Even with Arafat's own weaknesses and inability to show a unified front in the face of deep adversity, he succeeded on a number of levels. The two state solution is still the language of the day. Most international institutions and United Nations resolutions support the Palestinian aspirations for nationhood and the International Court of Justice essentially declared the Separation Wall illegal.
As the old adage goes, one man's terrorist is another man's freedom fighter. And in a nation where even the Israeli state was preceded by terrorist organizations and a leader named Menachem Begin who went on to become Prime Minister, Arafat's transformation from "terrorist" to Nobel prize winning statesman had its limitations.
When the heady days of the Oslo Accord were over and the reality of Rabin's death and the meaning of it sunk in, the leadership on all sides contributed to the vacuum that was created in the late nineties.
In a way, the violence that erupted in September 2000 was almost inevitable. It was the result of a profound failure of leadership on all sides.
So now, as the Occupied Territories prepares for a Palestinian power struggle and a power shift from within between the Tunis old guard, the young Fatah activists, the Communists represented by the Palestine People's Party, the more militant Hamas and other splinter groups, the Palestinian desire for self-determination will suffer in the short term. It will be up to people like Mahmoud Abbas, Ahmed Qureia, Saeb Arakat and others to fashion a responsible leadership that will take the Palestinians to the place they aspire to be.

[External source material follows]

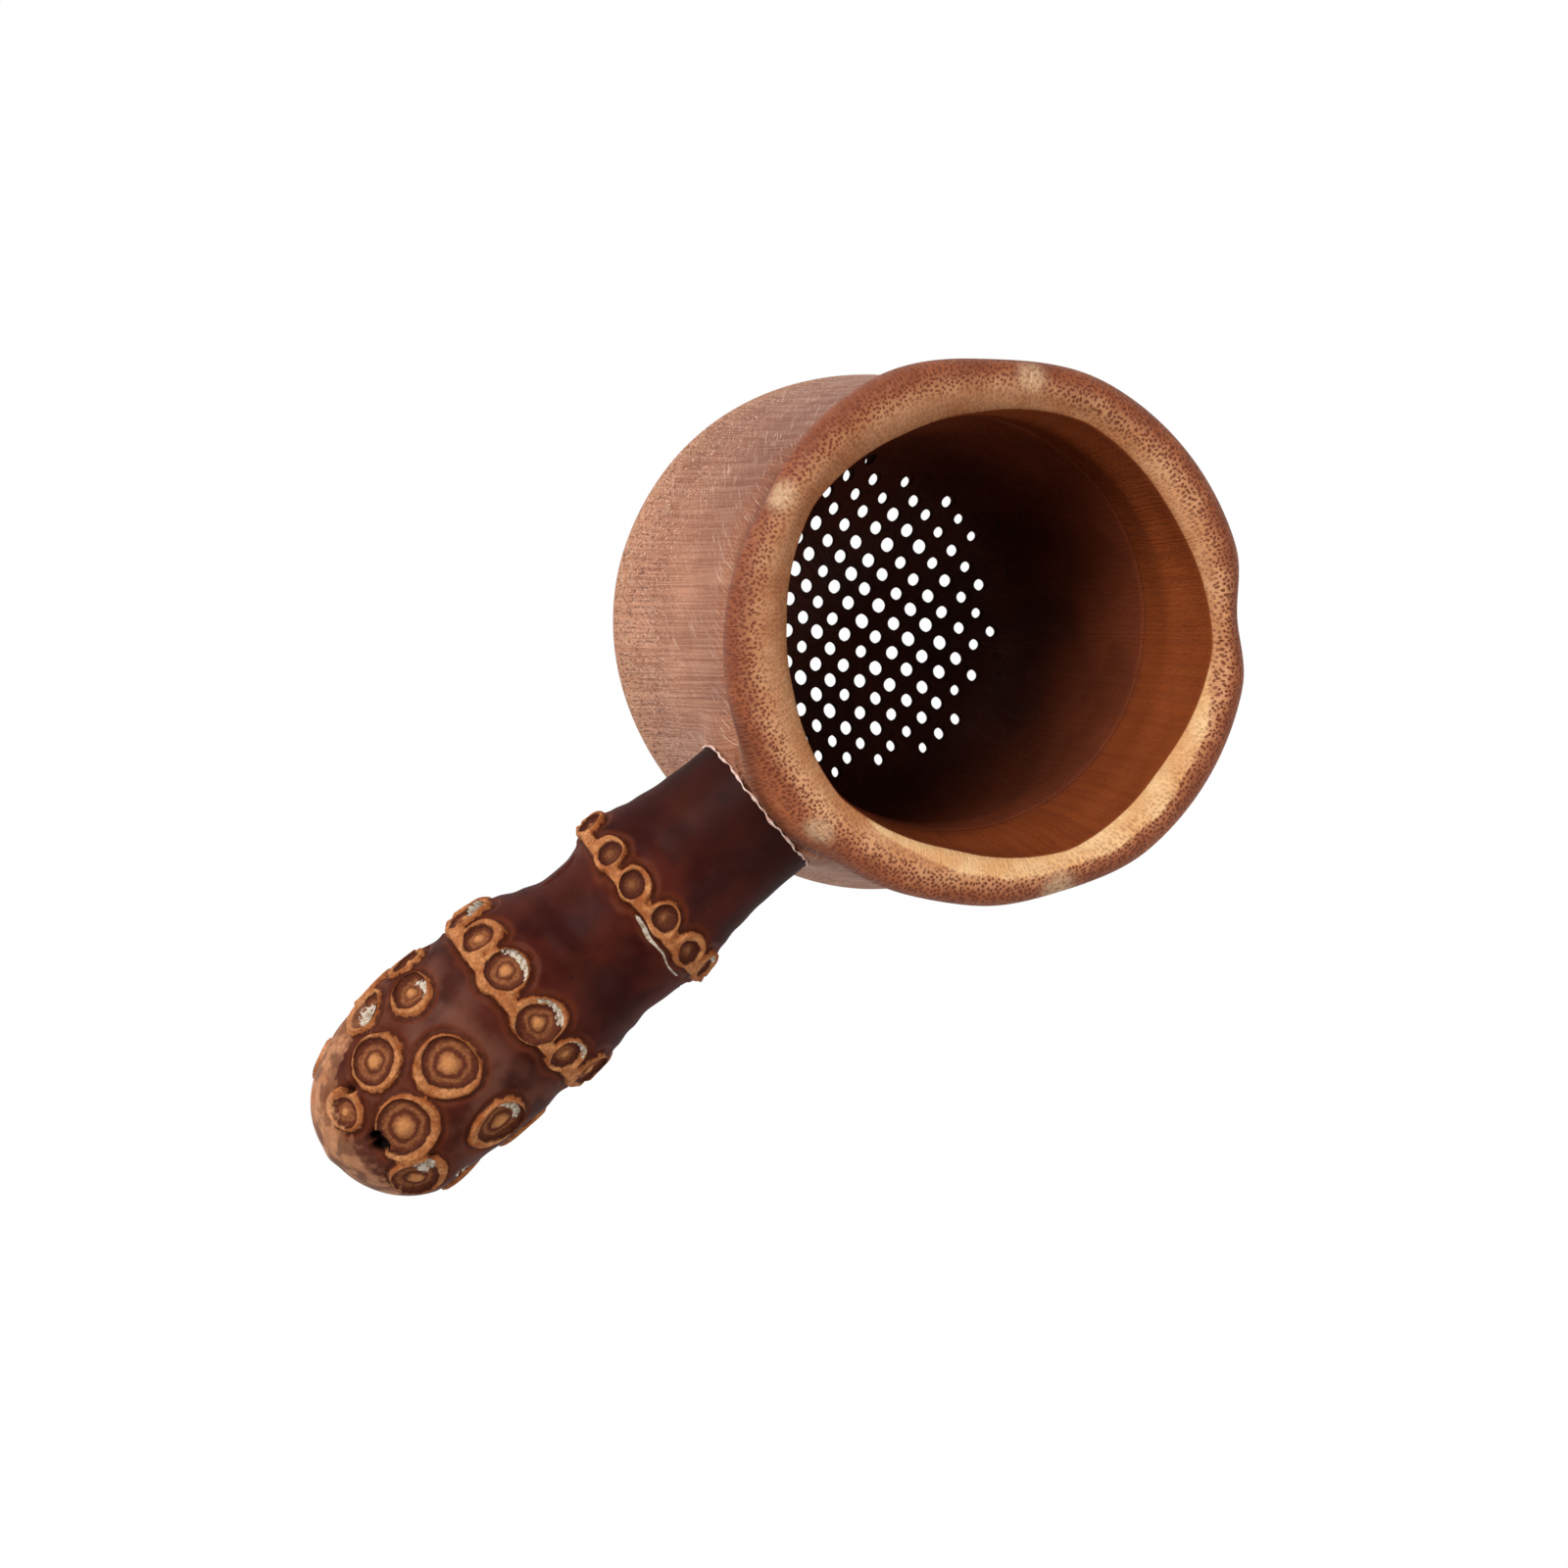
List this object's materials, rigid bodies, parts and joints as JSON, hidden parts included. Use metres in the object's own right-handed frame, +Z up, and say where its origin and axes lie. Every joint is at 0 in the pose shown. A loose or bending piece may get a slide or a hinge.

Yasser Arafat, the Palestinian’s father figure who dominated his people's struggle for 40 years, whose body is being flown to Cairo for his funeral, will never be the leader that brought home the peace or signed the final deal. He wanted to die a martyr in the heart of a battle that forged his Palestine. But that was not to be. As the Globe and Mail recently said, "It will be the Arafat legacy, that he kept the fight alive; but his dream unfulfilled."